#### DATASET CONTENT
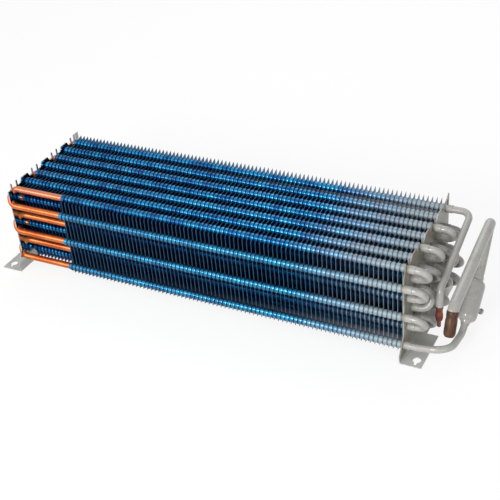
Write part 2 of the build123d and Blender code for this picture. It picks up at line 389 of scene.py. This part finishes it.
def galvanised(name, mirror, spray):
    """Zinc-coated sheet with a soft spangle. Mirror is how far its inner face above the foot is
    glossier and painted teal, a painted reflection of the blue fins, and spray how much grey lies
    on it."""
    metal = Finish(name)
    where = metal.place()
    _, depth, height = metal.split(where)
    cells = {"Vector": where, "Scale": SPANGLE_SCALE}
    spangle = metal.node("ShaderNodeTexVoronoi", values=cells, output="Color")
    grains = metal.split(spangle)[0]
    cloud = metal.noise(*ZINC_CLOUD)
    zinc = metal.mix(grains * 0.35 + cloud * 0.3, *ZINC_TONES)
    tab = depth.step(*TAB_DEPTHS) * height.step(*TAB_HEIGHTS)
    inside = metal.facing().step(*INNER_FACES) * mirror * (1 - tab) * height.step(*MIRROR_HEIGHTS)
    # The teal on the inner face is a painted reflection of the blue fins, not the sheet's own
    # colour.
    painted_fin_reflection = metal.mix(cloud.step(*SOFT_PATCHES), *FIN_REFLECTION_TONES)
    colour = metal.mix(inside, zinc, painted_fin_reflection)
    sprayed = metal.mix(cloud.step(*SPRAY_PATCHES), *SPRAYED_SHEET_TONES)
    sprayed = metal.mix(height.step(*FOOT_HEIGHTS), SPRAYED_FOOT_TONE, sprayed)
    return metal.surface(
        Base_Color=metal.mix(spray, colour, sprayed),
        Metallic=inside * 0.4 + (1 - spray) * 0.6,
        Roughness=grains * 0.06 + 0.38 - inside * 0.3,
        Normal=metal.bump(cloud, 0.0002, 0.3),
    )


left_tab = [(LEFT_TAB_FRONT, PLATE_TOP), (LEFT_TAB_FRONT, LEFT_TAB_TOP), (PLATE_BACK, LEFT_TAB_TOP)]
left_edge = (LEFT_FRONT, 0.0, left_tab)
right_tab = [(RIGHT_TAB_FRONT, PLATE_TOP), (PLATE_BACK, RIGHT_TAB_TOP)]
right_edge = (RIGHT_FRONT, RIGHT_CORNER_DROP, right_tab)
bright_sheet = galvanised("galvanised_left", 1.0, 0.0)
grey_sheet = galvanised("galvanised_right", 0.0, RIGHT_SPRAY)
end_plate("plate_left", "left_end_plate", LEFT_INNER, 0.0, -1, left_edge, bright_sheet)
end_plate("plate_right", "right_end_plate", CLEAR_LENGTH, CLEAR_LENGTH, 1, right_edge, grey_sheet)

# Fins: thin aluminium with a blue coating, pressed on the tubes four to the inch. Each one has a
# bare cut edge, a spike at its back top corner and a drawn collar at every place of the tube
# pattern. The collars stand nearly a pitch long, so that they look like rows of beads.
FIN_PITCH = 0.00635
FIN_THICKNESS = 0.00035
FIRST_FIN = 0.013
SHORT_FINS = 13
FULL_FINS = 82
FIRST_FULL_FIN = FIRST_FIN + SHORT_FINS * FIN_PITCH
FIN_FRONT = -0.0127
SHORT_FRONT = 0.00635
FULL_FIRST_COLUMN = -0.5
SHORT_FIRST_COLUMN = 0.5
SHOWN_COLUMNS = 0.75
FIN_BACK = 0.1624
FIN_BOTTOM = -0.121
FIN_TOP = 0.0012
FIN_CORNER_DROP = 0.005
FIN_SMOOTH_ANGLE = math.radians(50)
SPIKE_FOOT = 0.137
SPIKE_HEIGHT = 0.0092
COLLAR_SIDES = 16
PLAIN_COLLAR_SIDES = 10
COLLAR_LENGTH = 0.0063
COLLAR_EASE = 0.0005
COLLAR_RADIUS = 0.0058
COLLAR_WAIST = 0.0050
COLLAR_ROOT = 0.0064
COLLAR_LIP = 0.0049
SHOWN_COLLAR = (
    (0, COLLAR_ROOT),
    (COLLAR_EASE, COLLAR_WAIST),
    (COLLAR_LENGTH / 2, COLLAR_RADIUS),
    (COLLAR_LENGTH - COLLAR_EASE, COLLAR_WAIST),
    (COLLAR_LENGTH, COLLAR_LIP),
)
PLAIN_COLLAR = ((COLLAR_EASE, COLLAR_RADIUS), (COLLAR_LENGTH, COLLAR_RADIUS))
BLUE_CLOUD = (60.0, 4.0)
BLUE_GRAIN = (330.0, 2.0)
BLUE_PATCHES = (0.3, 0.7)
BLUE_TONES = (tone(8, 74, 130), tone(38, 130, 178))
LIT_FRONT_TONE = tone(66, 156, 186)
LIT_FRONT_SHARE = 0.3
FRONT_DEPTHS = (0.004, 0.010)
FRONT_HEIGHTS = (0.118, 0.124)
FLAT_FACES = (0.8, 0.95)
PAINTED_SHADE_FLAT_TONE = tone(18, 36, 80)
LIT_FRONT_RIM_TONE = tone(76, 80, 94)
RIM_DEPTHS = (0.0018, 0.0050)
LIT_TOP_RIM_TONE = tone(48, 92, 124)
TOP_RIM_HEIGHTS = (TOP_TUBE_HEIGHT - 0.0015, TOP_TUBE_HEIGHT + 0.0005)
EDGE_TONES = (tone(84, 90, 104), tone(184, 184, 174))
SPRAY_TONE = tone(146, 155, 156)
SPRAY_SHARE = 0.85
FLAT_SPRAY_LOSS = 0.6
SPRAY_CLOUD = (18.0, 4.0)
SPRAY_WAVER = 0.08
SPRAY_START = 0.13
COAT_SPRAY_END = 0.31
EDGE_SPRAY_END = 0.28
SPRAY_TOP = (TOP_TUBE_HEIGHT - 0.016, TOP_TUBE_HEIGHT + 0.002)
SPRAY_FRONT = (COLUMN_SETBACK - 0.012, COLUMN_SETBACK + 0.002)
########
_WRITTEN PROBLEM:_ Go through the listing and copy all of it exactly.

_RESULT BELOW:_
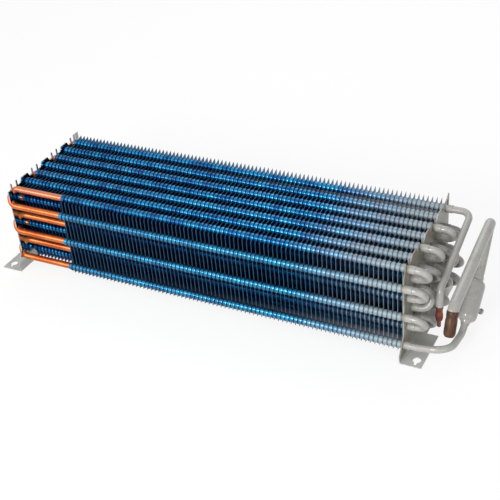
Write part 2 of the build123d and Blender code for this picture. It picks up at line 389 of scene.py. This part finishes it.
def galvanised(name, mirror, spray):
    """Zinc-coated sheet with a soft spangle. Mirror is how far its inner face above the foot is
    glossier and painted teal, a painted reflection of the blue fins, and spray how much grey lies
    on it."""
    metal = Finish(name)
    where = metal.place()
    _, depth, height = metal.split(where)
    cells = {"Vector": where, "Scale": SPANGLE_SCALE}
    spangle = metal.node("ShaderNodeTexVoronoi", values=cells, output="Color")
    grains = metal.split(spangle)[0]
    cloud = metal.noise(*ZINC_CLOUD)
    zinc = metal.mix(grains * 0.35 + cloud * 0.3, *ZINC_TONES)
    tab = depth.step(*TAB_DEPTHS) * height.step(*TAB_HEIGHTS)
    inside = metal.facing().step(*INNER_FACES) * mirror * (1 - tab) * height.step(*MIRROR_HEIGHTS)
    # The teal on the inner face is a painted reflection of the blue fins, not the sheet's own
    # colour.
    painted_fin_reflection = metal.mix(cloud.step(*SOFT_PATCHES), *FIN_REFLECTION_TONES)
    colour = metal.mix(inside, zinc, painted_fin_reflection)
    sprayed = metal.mix(cloud.step(*SPRAY_PATCHES), *SPRAYED_SHEET_TONES)
    sprayed = metal.mix(height.step(*FOOT_HEIGHTS), SPRAYED_FOOT_TONE, sprayed)
    return metal.surface(
        Base_Color=metal.mix(spray, colour, sprayed),
        Metallic=inside * 0.4 + (1 - spray) * 0.6,
        Roughness=grains * 0.06 + 0.38 - inside * 0.3,
        Normal=metal.bump(cloud, 0.0002, 0.3),
    )


left_tab = [(LEFT_TAB_FRONT, PLATE_TOP), (LEFT_TAB_FRONT, LEFT_TAB_TOP), (PLATE_BACK, LEFT_TAB_TOP)]
left_edge = (LEFT_FRONT, 0.0, left_tab)
right_tab = [(RIGHT_TAB_FRONT, PLATE_TOP), (PLATE_BACK, RIGHT_TAB_TOP)]
right_edge = (RIGHT_FRONT, RIGHT_CORNER_DROP, right_tab)
bright_sheet = galvanised("galvanised_left", 1.0, 0.0)
grey_sheet = galvanised("galvanised_right", 0.0, RIGHT_SPRAY)
end_plate("plate_left", "left_end_plate", LEFT_INNER, 0.0, -1, left_edge, bright_sheet)
end_plate("plate_right", "right_end_plate", CLEAR_LENGTH, CLEAR_LENGTH, 1, right_edge, grey_sheet)

# Fins: thin aluminium with a blue coating, pressed on the tubes four to the inch. Each one has a
# bare cut edge, a spike at its back top corner and a drawn collar at every place of the tube
# pattern. The collars stand nearly a pitch long, so that they look like rows of beads.
FIN_PITCH = 0.00635
FIN_THICKNESS = 0.00035
FIRST_FIN = 0.013
SHORT_FINS = 13
FULL_FINS = 82
FIRST_FULL_FIN = FIRST_FIN + SHORT_FINS * FIN_PITCH
FIN_FRONT = -0.0127
SHORT_FRONT = 0.00635
FULL_FIRST_COLUMN = -0.5
SHORT_FIRST_COLUMN = 0.5
SHOWN_COLUMNS = 0.75
FIN_BACK = 0.1624
FIN_BOTTOM = -0.121
FIN_TOP = 0.0012
FIN_CORNER_DROP = 0.005
FIN_SMOOTH_ANGLE = math.radians(50)
SPIKE_FOOT = 0.137
SPIKE_HEIGHT = 0.0092
COLLAR_SIDES = 16
PLAIN_COLLAR_SIDES = 10
COLLAR_LENGTH = 0.0063
COLLAR_EASE = 0.0005
COLLAR_RADIUS = 0.0058
COLLAR_WAIST = 0.0050
COLLAR_ROOT = 0.0064
COLLAR_LIP = 0.0049
SHOWN_COLLAR = (
    (0, COLLAR_ROOT),
    (COLLAR_EASE, COLLAR_WAIST),
    (COLLAR_LENGTH / 2, COLLAR_RADIUS),
    (COLLAR_LENGTH - COLLAR_EASE, COLLAR_WAIST),
    (COLLAR_LENGTH, COLLAR_LIP),
)
PLAIN_COLLAR = ((COLLAR_EASE, COLLAR_RADIUS), (COLLAR_LENGTH, COLLAR_RADIUS))
BLUE_CLOUD = (60.0, 4.0)
BLUE_GRAIN = (330.0, 2.0)
BLUE_PATCHES = (0.3, 0.7)
BLUE_TONES = (tone(8, 74, 130), tone(38, 130, 178))
LIT_FRONT_TONE = tone(66, 156, 186)
LIT_FRONT_SHARE = 0.3
FRONT_DEPTHS = (0.004, 0.010)
FRONT_HEIGHTS = (0.118, 0.124)
FLAT_FACES = (0.8, 0.95)
PAINTED_SHADE_FLAT_TONE = tone(18, 36, 80)
LIT_FRONT_RIM_TONE = tone(76, 80, 94)
RIM_DEPTHS = (0.0018, 0.0050)
LIT_TOP_RIM_TONE = tone(48, 92, 124)
TOP_RIM_HEIGHTS = (TOP_TUBE_HEIGHT - 0.0015, TOP_TUBE_HEIGHT + 0.0005)
EDGE_TONES = (tone(84, 90, 104), tone(184, 184, 174))
SPRAY_TONE = tone(146, 155, 156)
SPRAY_SHARE = 0.85
FLAT_SPRAY_LOSS = 0.6
SPRAY_CLOUD = (18.0, 4.0)
SPRAY_WAVER = 0.08
SPRAY_START = 0.13
COAT_SPRAY_END = 0.31
EDGE_SPRAY_END = 0.28
SPRAY_TOP = (TOP_TUBE_HEIGHT - 0.016, TOP_TUBE_HEIGHT + 0.002)
SPRAY_FRONT = (COLUMN_SETBACK - 0.012, COLUMN_SETBACK + 0.002)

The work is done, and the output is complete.